Noch kein Aufnahmeland für Palästinenser
Während das israelische Militär weiterhin Vorbereitungen für ein Ende der Belagerung der Geburtskirche trifft, hat sich noch kein ausländischer Staat zur Aufnahme von 13 zu deportierenden Palästinenser gefunden. Die italienische Regierung erklärte am Nachmittag, sie sei bislang nicht offiziell angefragt worden. Zudem lehne Italien eine Aufnahme der Männer kategorisch ab, heißt es in einer Presseerklärung. Gleichzeitig verlautete auch aus Ägypten, dass eine entsprechende Anfrage ebenfalls abgelehnt würde.

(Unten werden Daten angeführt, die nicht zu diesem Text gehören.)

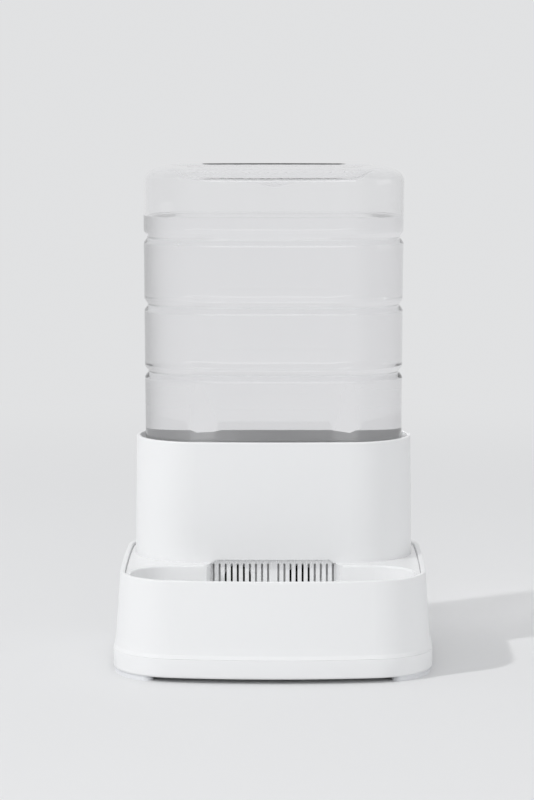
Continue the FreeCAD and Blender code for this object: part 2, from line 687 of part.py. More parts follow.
def tank_heel(inset, z_low):
    """The turn from the tank's side to its top rim, a quarter ellipse that is wider at the ends."""
    wires = []
    for step in range(HEEL_STEPS + 1):
        a = math.radians(90 * step / HEEL_STEPS)
        turn = 1 - math.cos(a)
        width = TANK_WIDTH - 2 * HEEL_REACH * turn
        depth = TANK_DEPTH - 2 * HEEL_REACH_FRONT * turn
        corner = TANK_CORNER - HEEL_REACH_FRONT * turn
        outline = oval(width, depth, corner, TANK_BOW, TANK_BOW, END_BOW, AXIS_Y)
        wires.append(outline.inset(inset * math.cos(a)).wire(z_low + (HEEL_RISE - inset) * math.sin(a)))
    return Part.makeLoft(wires, True, False)


def tank_form(inset):
    """The tank's outside, or its hollow when inset by the wall."""
    shoulder = oval(SHOULDER_END_WIDTH, SHOULDER_END_DEPTH, SHOULDER_END_CORNER, 3.0, 3.0, 3.0, AXIS_Y)
    low = SHELF_TOP + inset
    neck_end = SHELF_TOP + SHOULDER_HEIGHT
    heel_foot = TANK_TOP - HEEL_RISE
    body = grooved_body(inset, neck_end, heel_foot)
    cone = stack([(shoulder.inset(inset), low), (TANK.inset(inset + TANK_TAPER), neck_end)])
    form = body.fuse(cone).fuse(tank_heel(inset, heel_foot))
    dish = oval(DISH_WIDTH, DISH_DEPTH, DISH_CORNER, TANK_BOW, TANK_BOW, END_BOW, AXIS_Y).inset(-inset)
    floor = TANK_TOP - DISH_SINK - inset
    sink = stack([(dish.inset(DISH_ROUND), floor), (dish, TANK_TOP + 1)])
    sink = sink.makeFillet(DISH_ROUND, edges_at(sink, floor))
    nub_centre = FreeCAD.Vector(0, AXIS_Y, TANK_TOP - DISH_SINK - NUB_SINK + NUB_RADIUS)
    return form.cut(sink).cut(Part.makeSphere(NUB_RADIUS + inset, nub_centre))


def tank():
    """Blown clear bottle, standing on its shoulder, with waist grooves and a dished bottom on top."""
    outer = tank_form(0).fuse(cylinder(NECK_RADIUS, NECK_MOUTH, SHELF_TOP + 1, 0, AXIS_Y))
    bead_low = CAP_END_BOTTOM + CAP_SKIRT + BEAD_CLEARANCE
    outer = outer.fuse(cylinder(BEAD_RADIUS, bead_low, bead_low + BEAD_THICKNESS, 0, AXIS_Y))
    inner = tank_form(TANK_WALL)
    bore = cylinder(NECK_RADIUS - NECK_WALL, NECK_MOUTH - 1, SHELF_TOP + TANK_WALL + 1, 0, AXIS_Y)
    return outer.cut(inner).cut(bore).removeSplitter()


def cap_gasket():
    outer = NECK_RADIUS + 1
    return ring(outer, outer - GASKET_WIDTH, CAP_END_TOP, NECK_MOUTH, 0, AXIS_Y)


def tank_cap():
    """Screw cap with grip ribs and a nozzle that ends in the valve seat."""
    outer = CAP_INNER_RADIUS + CAP_WALL
    skirt_top = CAP_END_BOTTOM + CAP_SKIRT
    body = cylinder(outer, CAP_END_BOTTOM, skirt_top, 0, AXIS_Y)
    body = body.makeFillet(EDGE_ROUND, edges_at(body, CAP_END_BOTTOM))
    half = CAP_RIB_WIDTH / 2
    for n in range(CAP_RIBS):
        low = CAP_END_BOTTOM + CAP_RIB_MARGIN
        rib = box(0, outer + CAP_RIB_DEPTH, -half, half, low, skirt_top - CAP_RIB_MARGIN)
        rib.rotate(FreeCAD.Vector(0, 0, 0), FreeCAD.Vector(0, 0, 1), 360.0 * n / CAP_RIBS)
        rib.translate(FreeCAD.Vector(0, AXIS_Y, 0))
        body = body.fuse(rib)
    body = body.fuse(cylinder(NOZZLE_RADIUS, NOZZLE_MOUTH, CAP_END_BOTTOM + 1, 0, AXIS_Y))
    body = body.cut(cylinder(CAP_INNER_RADIUS, CAP_END_TOP, skirt_top + 1, 0, AXIS_Y))
    body = body.cut(cylinder(NOZZLE_RADIUS - NOZZLE_WALL, SEAT_TOP, CAP_END_TOP + 1, 0, AXIS_Y))
    body = body.cut(cylinder(SEAT_HOLE_RADIUS, NOZZLE_MOUTH - 1, SEAT_TOP + 1, 0, AXIS_Y))
    return body.removeSplitter()


def valve_guide():
    """Cage that clips into the nozzle, guides the stem and holds the spring's upper end."""
    outer = NOZZLE_RADIUS - NOZZLE_WALL - GUIDE_CLEARANCE
    ring_top = GUIDE_BOTTOM + GUIDE_RING_HEIGHT
    guide = ring(outer, outer - GUIDE_RING_WALL, GUIDE_BOTTOM, ring_top, 0, AXIS_Y)
    guide = guide.fuse(cylinder(outer, GUIDE_DISC_BOTTOM, GUIDE_DISC_BOTTOM + GUIDE_DISC, 0, AXIS_Y))
    for n in range(3):
        post = box(outer - GUIDE_RING_WALL, outer - 0.2, -2, 2, ring_top - 1, GUIDE_DISC_BOTTOM + 1)
        post.rotate(FreeCAD.Vector(0, 0, 0), FreeCAD.Vector(0, 0, 1), 120.0 * n + 30)
        post.translate(FreeCAD.Vector(0, AXIS_Y, 0))
        guide = guide.fuse(post)
    bore_top = GUIDE_DISC_BOTTOM + GUIDE_DISC + 1
    bore = cylinder(STEM_RADIUS + STEM_CLEARANCE, GUIDE_DISC_BOTTOM - 1, bore_top, 0, AXIS_Y)
    return guide.cut(bore).removeSplitter()


def valve_plunger():
    """Stem with the disc that the spring pushes down and the tip that stands over the pin."""
    plunger = cylinder(STEM_RADIUS, DISC_BOTTOM, DISC_TOP + STEM_RISE, 0, AXIS_Y)
    plunger = plunger.fuse(cylinder(DISC_RADIUS, DISC_BOTTOM, DISC_TOP, 0, AXIS_Y))
    plunger = plunger.fuse(cylinder(TIP_RADIUS, TIP_BOTTOM, DISC_BOTTOM + 1, 0, AXIS_Y))
    return plunger.removeSplitter()


def valve_seal():
    return ring(DISC_RADIUS, TIP_RADIUS, SEAL_BOTTOM, DISC_BOTTOM, 0, AXIS_Y)


def valve_spring():
    """Round-wire compression spring between the disc and the guide, four arcs to a turn."""
    low = DISC_TOP + SPRING_WIRE / 2 + SPRING_CLEARANCE
    high = GUIDE_DISC_BOTTOM - SPRING_WIRE / 2 - SPRING_CLEARANCE

    def along(quarters):
        a = math.radians(90 * quarters)
        z = low + (high - low) * quarters / (4 * SPRING_TURNS)
        return FreeCAD.Vector(SPRING_RADIUS * math.cos(a), AXIS_Y + SPRING_RADIUS * math.sin(a), z)

    arcs = [Part.Arc(along(n), along(n + 0.5), along(n + 1)) for n in range(4 * SPRING_TURNS)]
    heading = arcs[0].tangent(arcs[0].FirstParameter)[0]
    section = Part.Wire([Part.makeCircle(SPRING_WIRE / 2, along(0), heading)])
    return Part.Wire([arc.toShape() for arc in arcs]).makePipeShell([section], True, False)


def arched_hole(x, radius, y, length, z0, z1):
    """Upright hole along Y with a flat foot and a half-round top."""
    crown_centre = FreeCAD.Vector(x, y, z1 - radius)
    crown = Part.makeCylinder(radius, length, crown_centre, FreeCAD.Vector(0, 1, 0))
    return box(x - radius, x + radius, y, y + length, z0, z1 - radius).fuse(crown).removeSplitter()


def slot_places():
    """Slot centres across the filter grille, in two equal groups."""
    first = SLOT_CENTRE_GAP / 2
    return [side * (first + n * SLOT_PITCH) for side in (-1, 1) for n in range(SLOT_COUNT)]


def filter_grille():
    """Slotted front of the filter box with the side walls that hold the frame and the pad."""
    half = FILTER_HALF
    y0 = FILTER_FRONT
    y1 = FILTER_FRONT + FILTER_DEPTH
    wall = FILTER_WALL
    grille = box(-half, half, y0, y1, SILL, FILTER_TOP)
    grille = grille.cut(box(wall - half, half - wall, y0 + wall, y1 + 1, SILL + wall, FILTER_TOP - wall))
    low = SILL + SLOT_BOTTOM_MARGIN
    high = DECK - SLOT_TOP_DROP
    slots = [arched_hole(x, SLOT_WIDTH / 2, y0 - 1, wall + 2, low, high) for x in slot_places()]
    return grille.cut(Part.makeCompound(slots))


def filter_frame():
    """Back plate of the filter box, with two arched windows."""
    inside = FILTER_HALF - FILTER_WALL - FRAME_CLEARANCE
    z0 = SILL + FILTER_WALL
    z1 = FILTER_TOP - FILTER_WALL - FRAME_CLEARANCE
    y0 = FILTER_FRONT + FILTER_WALL + FRAME_SETBACK
    frame = box(-inside, inside, y0, y0 + FRAME_THICKNESS, z0, z1)
    low = z0 + ARCH_BOTTOM_MARGIN
    high = DECK - ARCH_TOP_DROP
    for side in (-1, 1):
        x = ARCH_CENTRE + side * ARCH_OFFSET
        frame = frame.cut(arched_hole(x, ARCH_RADIUS, y0 - 1, FRAME_THICKNESS + 2, low, high))
    return frame


def filter_pad():
    """Carbon felt held behind the frame."""
    inside = FILTER_HALF - FILTER_WALL - PAD_CLEARANCE
    z0 = SILL + FILTER_WALL
    z1 = FILTER_TOP - FILTER_WALL - PAD_CLEARANCE
    y0 = FILTER_FRONT + FILTER_WALL + FRAME_SETBACK + FRAME_THICKNESS
    return box(-inside, inside, y0, y0 + PAD_THICKNESS, z0, z1)


def main():
    os.makedirs("parts", exist_ok=True)
    pieces = {
        "base_shell": base_shell(),
        "base_tray": base_tray(),
        "base_cover": base_cover(),
        "tank_collar": tank_collar(),
        "tank": tank(),
        "cap_gasket": cap_gasket(),
        "tank_cap": tank_cap(),
        "valve_guide": valve_guide(),
        "valve_plunger": valve_plunger(),
        "valve_seal": valve_seal(),
        "valve_spring": valve_spring(),
        "filter_grille": filter_grille(),
        "filter_frame": filter_frame(),
        "filter_pad": filter_pad(),
    }
    for side_y, end in ((-1, "front"), (1, "back")):
        for side_x, hand in ((-1, "left"), (1, "right")):
            pieces["foot_%s_%s" % (end, hand)] = foot(side_x, side_y)
    for n, (x, y) in enumerate(both_sides(SCREW_PLACES), 1):
        pieces["cover_screw_%d" % n] = screw(x, y)
    for name, shape in pieces.items():
        solids = shape.Solids
        print(name, "solids", len(solids), "valid", shape.isValid(), "volume", round(shape.Volume, 1))
        shape.exportStep("parts/" + name + ".step")


main()
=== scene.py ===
import bpy
import bmesh
import math
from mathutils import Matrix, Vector


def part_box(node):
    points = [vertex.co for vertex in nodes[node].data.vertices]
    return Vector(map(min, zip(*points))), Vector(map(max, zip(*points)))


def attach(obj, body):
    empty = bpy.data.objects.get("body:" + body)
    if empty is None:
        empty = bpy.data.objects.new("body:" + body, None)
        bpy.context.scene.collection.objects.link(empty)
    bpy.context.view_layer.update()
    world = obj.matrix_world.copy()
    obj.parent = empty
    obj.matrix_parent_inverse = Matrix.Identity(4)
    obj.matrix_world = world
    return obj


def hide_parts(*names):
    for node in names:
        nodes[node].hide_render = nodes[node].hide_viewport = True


# Gravity pet water dispenser: white base, bowl and collar, clear tank full of water.
# Metres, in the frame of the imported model: floor at z 0, bowl towards -Y.

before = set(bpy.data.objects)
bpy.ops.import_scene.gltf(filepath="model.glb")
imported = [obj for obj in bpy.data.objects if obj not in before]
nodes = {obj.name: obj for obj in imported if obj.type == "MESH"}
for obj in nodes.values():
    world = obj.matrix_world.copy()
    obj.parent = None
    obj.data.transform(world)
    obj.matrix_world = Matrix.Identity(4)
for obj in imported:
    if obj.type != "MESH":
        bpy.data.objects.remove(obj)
bpy.context.view_layer.update()
scene = bpy.context.scene
BODY = "dispenser"
MM = 0.001

# Places read from the frame
TANK_LOW, TANK_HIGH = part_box("tank")
TANK_TOP = TANK_HIGH.z
MIDDLE = Vector((0, (TANK_LOW.y + TANK_HIGH.y) / 2))

# Tank and water
WALL = 1.5 * MM
WATER_INTO_WALL = 0.7 * MM
WATER_LEVEL = TANK_TOP - 36.6 * MM
SEARCH_REACH = 20 * MM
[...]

In dem zwischen Palästinensern und Israel ausgehandelten Vertrag soll festgelegt sein, dass die 13 von Israel als Top-Terroristen bezeichneten Männer nach Italien deportiert werden. Das israelische Verteidigungsministerium erklärte unterdessen, Israel habe den Vertrag unterschrieben. Dieser könne jedoch nicht umgesetzt werden, solange es kein Aufnahmeland gebe. Nach dem Protest Roms soll es Überlegungen geben, die Palästinenser zunächst nach Kairo zu fliegen, bis über ihr endgültiges Schicksal entschieden sei.
Nicht vor Einbruch der Dunkelheit
Nach Informationen israelischer Journalisten wird derzeit nicht mit einem Ende der Krise vor Einbruch der Dunkelheit gerechnet. Auch sei noch nicht klar, ob die seit Stunden an einem Check-Point wartenden Journalisten die Geburtskirche nach Abzug der dort eingeschlossenen Personen betreten dürften. Darüber müsse noch mit den entsprechenden kirchlichen Stellen verhandelt werden, hieß es.
Einer der in dem Gotteshaus eingeschlossenen Franziskaner sagte telefonisch, einige der auszuweisenden Palästinenser seien mit dem Vertragswerk nicht einverstanden. Zur Zeit werde auch noch an dem Zeitplan für die Aktion gearbeitet, sagte der Pater. "Wir hoffen aber, dass sich die Dinge in den nächsten Stunden oder Tagen gut entwickeln werden", fügte er hinzu.